● What you will do: Look through the material below for "data". Copy every line that contains it.
-*-
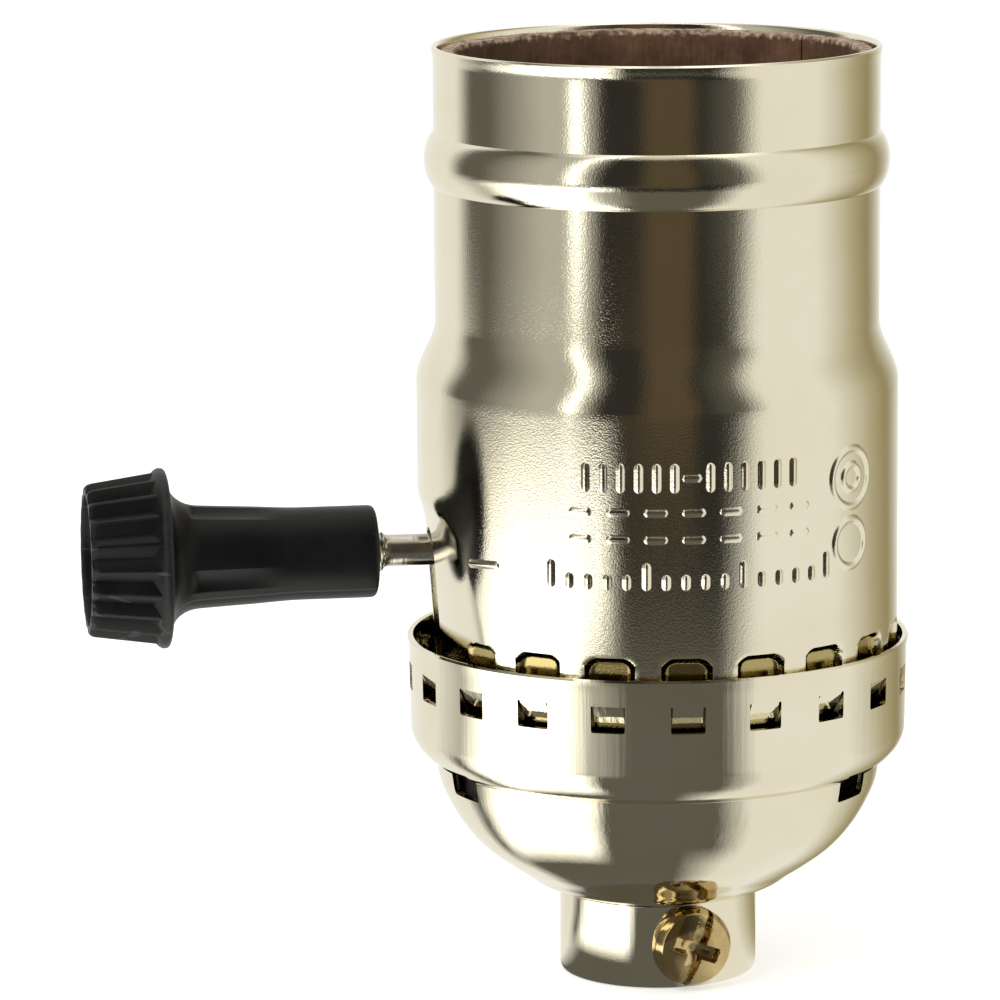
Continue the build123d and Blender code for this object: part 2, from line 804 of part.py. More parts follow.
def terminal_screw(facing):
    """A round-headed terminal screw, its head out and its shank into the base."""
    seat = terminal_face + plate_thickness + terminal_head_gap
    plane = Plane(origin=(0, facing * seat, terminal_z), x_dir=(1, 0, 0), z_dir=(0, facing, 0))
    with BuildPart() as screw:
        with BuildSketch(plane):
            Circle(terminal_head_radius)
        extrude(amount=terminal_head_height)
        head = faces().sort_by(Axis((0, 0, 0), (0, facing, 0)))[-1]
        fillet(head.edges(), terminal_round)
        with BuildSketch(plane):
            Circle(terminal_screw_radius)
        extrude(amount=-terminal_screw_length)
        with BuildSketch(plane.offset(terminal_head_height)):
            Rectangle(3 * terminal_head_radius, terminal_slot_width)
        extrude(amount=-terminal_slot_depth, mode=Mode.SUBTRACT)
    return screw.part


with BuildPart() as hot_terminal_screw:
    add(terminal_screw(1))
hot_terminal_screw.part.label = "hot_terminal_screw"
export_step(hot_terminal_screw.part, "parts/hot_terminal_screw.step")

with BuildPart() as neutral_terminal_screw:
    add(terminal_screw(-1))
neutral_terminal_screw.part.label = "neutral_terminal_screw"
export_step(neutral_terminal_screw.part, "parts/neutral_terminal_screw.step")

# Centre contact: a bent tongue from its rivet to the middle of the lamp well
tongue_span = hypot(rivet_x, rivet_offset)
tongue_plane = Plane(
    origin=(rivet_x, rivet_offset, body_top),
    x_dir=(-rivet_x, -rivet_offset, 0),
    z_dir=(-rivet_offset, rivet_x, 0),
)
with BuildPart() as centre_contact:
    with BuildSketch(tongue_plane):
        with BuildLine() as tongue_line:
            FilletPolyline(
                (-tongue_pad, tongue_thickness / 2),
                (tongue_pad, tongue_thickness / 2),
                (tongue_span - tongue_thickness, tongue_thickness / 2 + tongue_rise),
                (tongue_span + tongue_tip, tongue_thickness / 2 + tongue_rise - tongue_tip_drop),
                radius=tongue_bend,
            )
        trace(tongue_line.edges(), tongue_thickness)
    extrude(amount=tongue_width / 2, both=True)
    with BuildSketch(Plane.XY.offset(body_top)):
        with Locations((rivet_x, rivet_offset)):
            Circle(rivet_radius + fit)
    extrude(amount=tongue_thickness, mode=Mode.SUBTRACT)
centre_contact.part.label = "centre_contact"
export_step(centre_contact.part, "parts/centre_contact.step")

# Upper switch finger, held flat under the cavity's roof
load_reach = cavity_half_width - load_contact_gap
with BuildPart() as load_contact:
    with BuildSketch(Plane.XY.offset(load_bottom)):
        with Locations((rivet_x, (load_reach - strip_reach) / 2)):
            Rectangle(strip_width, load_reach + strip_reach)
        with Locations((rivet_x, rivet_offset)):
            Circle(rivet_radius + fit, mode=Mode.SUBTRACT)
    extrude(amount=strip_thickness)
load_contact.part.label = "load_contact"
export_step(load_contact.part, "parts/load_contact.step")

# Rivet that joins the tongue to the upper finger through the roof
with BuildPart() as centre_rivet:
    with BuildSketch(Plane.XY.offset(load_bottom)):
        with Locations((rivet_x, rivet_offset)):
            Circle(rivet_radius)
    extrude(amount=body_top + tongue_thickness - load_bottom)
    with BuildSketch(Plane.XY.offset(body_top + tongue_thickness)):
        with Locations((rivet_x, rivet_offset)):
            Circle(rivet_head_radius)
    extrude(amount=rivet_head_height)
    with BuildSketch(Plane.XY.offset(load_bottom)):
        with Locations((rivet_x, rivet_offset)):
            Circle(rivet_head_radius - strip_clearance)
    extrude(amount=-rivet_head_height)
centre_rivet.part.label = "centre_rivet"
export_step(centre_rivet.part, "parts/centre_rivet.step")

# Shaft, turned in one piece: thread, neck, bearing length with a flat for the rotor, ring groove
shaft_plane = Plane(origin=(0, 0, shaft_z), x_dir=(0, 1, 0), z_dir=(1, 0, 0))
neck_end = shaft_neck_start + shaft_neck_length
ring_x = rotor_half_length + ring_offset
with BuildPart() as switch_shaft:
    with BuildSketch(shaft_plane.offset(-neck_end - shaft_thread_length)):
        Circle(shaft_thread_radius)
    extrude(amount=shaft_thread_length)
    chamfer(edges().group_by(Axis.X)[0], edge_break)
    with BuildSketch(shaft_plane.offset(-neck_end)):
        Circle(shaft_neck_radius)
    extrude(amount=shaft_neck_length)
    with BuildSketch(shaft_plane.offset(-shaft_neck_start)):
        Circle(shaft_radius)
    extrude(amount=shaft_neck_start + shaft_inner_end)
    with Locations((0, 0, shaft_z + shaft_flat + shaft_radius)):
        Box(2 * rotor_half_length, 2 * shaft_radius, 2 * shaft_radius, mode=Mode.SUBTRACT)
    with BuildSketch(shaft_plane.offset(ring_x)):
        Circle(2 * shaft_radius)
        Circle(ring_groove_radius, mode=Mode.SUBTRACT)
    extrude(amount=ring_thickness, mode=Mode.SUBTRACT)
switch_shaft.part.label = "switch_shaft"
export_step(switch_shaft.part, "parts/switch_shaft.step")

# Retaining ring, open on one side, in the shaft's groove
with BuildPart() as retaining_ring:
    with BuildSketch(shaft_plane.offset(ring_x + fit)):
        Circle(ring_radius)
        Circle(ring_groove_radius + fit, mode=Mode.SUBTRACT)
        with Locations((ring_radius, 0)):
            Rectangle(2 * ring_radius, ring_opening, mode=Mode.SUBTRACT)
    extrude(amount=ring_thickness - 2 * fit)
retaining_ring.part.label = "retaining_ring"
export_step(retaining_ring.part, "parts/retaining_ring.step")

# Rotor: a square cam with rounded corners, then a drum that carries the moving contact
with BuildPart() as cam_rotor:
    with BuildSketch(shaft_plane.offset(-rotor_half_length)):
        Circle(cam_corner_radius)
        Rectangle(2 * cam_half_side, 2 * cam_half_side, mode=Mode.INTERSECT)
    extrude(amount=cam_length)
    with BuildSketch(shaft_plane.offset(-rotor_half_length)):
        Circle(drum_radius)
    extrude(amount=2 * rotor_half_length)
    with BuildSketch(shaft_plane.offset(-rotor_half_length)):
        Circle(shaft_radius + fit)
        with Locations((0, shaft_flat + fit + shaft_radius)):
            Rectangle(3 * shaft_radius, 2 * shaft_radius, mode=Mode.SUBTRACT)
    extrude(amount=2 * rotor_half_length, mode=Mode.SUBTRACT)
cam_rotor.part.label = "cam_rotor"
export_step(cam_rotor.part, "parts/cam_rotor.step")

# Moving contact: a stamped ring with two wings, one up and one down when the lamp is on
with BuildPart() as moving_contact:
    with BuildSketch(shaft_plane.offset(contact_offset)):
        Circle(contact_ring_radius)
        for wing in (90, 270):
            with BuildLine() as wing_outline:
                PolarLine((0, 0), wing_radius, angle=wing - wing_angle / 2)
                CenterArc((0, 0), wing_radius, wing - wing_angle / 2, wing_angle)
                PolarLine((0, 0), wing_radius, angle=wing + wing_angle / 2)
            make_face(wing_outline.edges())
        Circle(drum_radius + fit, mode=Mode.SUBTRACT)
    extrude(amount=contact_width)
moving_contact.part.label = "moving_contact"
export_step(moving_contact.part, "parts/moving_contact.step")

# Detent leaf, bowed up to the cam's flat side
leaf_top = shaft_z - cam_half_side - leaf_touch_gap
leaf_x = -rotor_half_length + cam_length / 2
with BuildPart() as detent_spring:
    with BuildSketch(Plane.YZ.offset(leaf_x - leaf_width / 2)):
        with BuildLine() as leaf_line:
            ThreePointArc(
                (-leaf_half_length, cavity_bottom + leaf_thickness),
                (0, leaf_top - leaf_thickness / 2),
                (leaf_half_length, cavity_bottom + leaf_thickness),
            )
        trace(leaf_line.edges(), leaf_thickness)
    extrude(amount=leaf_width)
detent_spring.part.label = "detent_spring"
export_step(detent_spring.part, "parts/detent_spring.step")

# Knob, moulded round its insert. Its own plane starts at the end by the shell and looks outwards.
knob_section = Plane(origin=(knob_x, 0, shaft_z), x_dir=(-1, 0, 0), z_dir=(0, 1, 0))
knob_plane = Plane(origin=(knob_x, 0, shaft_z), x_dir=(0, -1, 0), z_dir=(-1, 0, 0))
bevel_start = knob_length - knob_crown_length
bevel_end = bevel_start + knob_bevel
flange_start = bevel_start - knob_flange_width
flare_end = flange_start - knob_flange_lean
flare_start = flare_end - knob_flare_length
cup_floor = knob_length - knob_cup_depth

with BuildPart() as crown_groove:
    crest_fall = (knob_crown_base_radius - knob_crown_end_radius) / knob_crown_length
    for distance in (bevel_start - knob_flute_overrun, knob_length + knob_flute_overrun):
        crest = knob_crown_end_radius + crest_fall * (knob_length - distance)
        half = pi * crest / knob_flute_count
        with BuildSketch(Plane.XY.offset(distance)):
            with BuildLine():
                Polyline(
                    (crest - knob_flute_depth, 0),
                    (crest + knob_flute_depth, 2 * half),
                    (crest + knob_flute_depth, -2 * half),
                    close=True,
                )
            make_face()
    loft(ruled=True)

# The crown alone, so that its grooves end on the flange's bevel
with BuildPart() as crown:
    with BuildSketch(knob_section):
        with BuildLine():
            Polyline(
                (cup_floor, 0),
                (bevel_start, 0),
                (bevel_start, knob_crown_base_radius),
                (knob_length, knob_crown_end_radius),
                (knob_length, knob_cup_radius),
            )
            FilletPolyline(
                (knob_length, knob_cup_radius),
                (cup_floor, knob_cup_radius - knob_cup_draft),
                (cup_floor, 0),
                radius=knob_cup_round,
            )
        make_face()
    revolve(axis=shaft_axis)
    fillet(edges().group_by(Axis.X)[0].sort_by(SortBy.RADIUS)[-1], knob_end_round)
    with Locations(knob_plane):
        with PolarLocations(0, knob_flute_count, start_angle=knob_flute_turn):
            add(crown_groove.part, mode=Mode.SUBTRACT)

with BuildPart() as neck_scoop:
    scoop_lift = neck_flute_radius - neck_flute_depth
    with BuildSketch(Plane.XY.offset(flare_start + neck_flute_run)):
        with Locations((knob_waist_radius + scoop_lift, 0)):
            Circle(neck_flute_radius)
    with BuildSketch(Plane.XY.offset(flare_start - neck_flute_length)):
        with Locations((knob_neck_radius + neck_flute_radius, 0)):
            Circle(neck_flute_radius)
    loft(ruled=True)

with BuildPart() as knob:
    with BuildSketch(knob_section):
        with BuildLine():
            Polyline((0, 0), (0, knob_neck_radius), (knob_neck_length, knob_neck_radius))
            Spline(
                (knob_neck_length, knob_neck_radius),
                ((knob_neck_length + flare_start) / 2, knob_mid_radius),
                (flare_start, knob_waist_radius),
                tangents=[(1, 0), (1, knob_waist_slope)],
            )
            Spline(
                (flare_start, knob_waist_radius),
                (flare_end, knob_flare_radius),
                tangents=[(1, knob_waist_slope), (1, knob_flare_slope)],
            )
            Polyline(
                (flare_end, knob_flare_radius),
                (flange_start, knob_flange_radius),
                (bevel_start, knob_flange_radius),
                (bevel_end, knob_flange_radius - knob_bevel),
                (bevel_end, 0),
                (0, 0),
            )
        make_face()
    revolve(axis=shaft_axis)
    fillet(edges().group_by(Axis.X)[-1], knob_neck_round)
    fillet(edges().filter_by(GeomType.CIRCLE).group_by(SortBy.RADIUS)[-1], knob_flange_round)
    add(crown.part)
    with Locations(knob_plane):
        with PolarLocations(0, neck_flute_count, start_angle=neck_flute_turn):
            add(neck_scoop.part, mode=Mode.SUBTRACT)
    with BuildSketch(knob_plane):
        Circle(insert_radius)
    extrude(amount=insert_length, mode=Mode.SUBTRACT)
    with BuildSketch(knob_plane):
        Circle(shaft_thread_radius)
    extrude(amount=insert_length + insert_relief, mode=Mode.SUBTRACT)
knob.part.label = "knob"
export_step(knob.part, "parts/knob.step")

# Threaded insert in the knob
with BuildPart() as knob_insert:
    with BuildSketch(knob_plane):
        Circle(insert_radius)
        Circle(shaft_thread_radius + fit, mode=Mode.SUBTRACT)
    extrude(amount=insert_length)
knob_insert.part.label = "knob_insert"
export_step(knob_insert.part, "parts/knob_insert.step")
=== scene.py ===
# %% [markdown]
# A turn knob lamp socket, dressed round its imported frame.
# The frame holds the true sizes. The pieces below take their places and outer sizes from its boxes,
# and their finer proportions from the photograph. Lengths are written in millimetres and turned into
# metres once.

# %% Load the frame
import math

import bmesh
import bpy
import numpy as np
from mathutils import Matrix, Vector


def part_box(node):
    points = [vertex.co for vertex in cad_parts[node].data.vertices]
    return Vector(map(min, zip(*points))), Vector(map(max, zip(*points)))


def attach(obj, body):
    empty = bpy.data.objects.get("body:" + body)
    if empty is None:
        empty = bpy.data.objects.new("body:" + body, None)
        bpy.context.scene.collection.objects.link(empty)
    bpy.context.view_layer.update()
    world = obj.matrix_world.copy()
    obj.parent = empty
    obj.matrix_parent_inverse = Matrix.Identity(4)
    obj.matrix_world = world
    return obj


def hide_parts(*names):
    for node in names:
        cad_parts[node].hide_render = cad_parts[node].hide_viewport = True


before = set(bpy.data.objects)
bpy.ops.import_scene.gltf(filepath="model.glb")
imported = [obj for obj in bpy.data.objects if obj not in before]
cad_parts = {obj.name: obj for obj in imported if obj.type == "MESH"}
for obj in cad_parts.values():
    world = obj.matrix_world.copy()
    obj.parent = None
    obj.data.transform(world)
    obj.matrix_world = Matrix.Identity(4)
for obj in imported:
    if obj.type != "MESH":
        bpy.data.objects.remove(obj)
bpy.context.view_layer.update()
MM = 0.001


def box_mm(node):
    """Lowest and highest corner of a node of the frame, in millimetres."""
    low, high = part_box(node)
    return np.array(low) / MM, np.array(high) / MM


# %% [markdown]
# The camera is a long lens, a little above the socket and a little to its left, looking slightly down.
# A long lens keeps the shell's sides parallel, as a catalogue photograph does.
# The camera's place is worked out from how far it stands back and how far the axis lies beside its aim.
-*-
● Result:
    points = [vertex.co for vertex in cad_parts[node].data.vertices]
    empty = bpy.data.objects.get("body:" + body)
        empty = bpy.data.objects.new("body:" + body, None)
before = set(bpy.data.objects)
imported = [obj for obj in bpy.data.objects if obj not in before]
    obj.data.transform(world)
        bpy.data.objects.remove(obj)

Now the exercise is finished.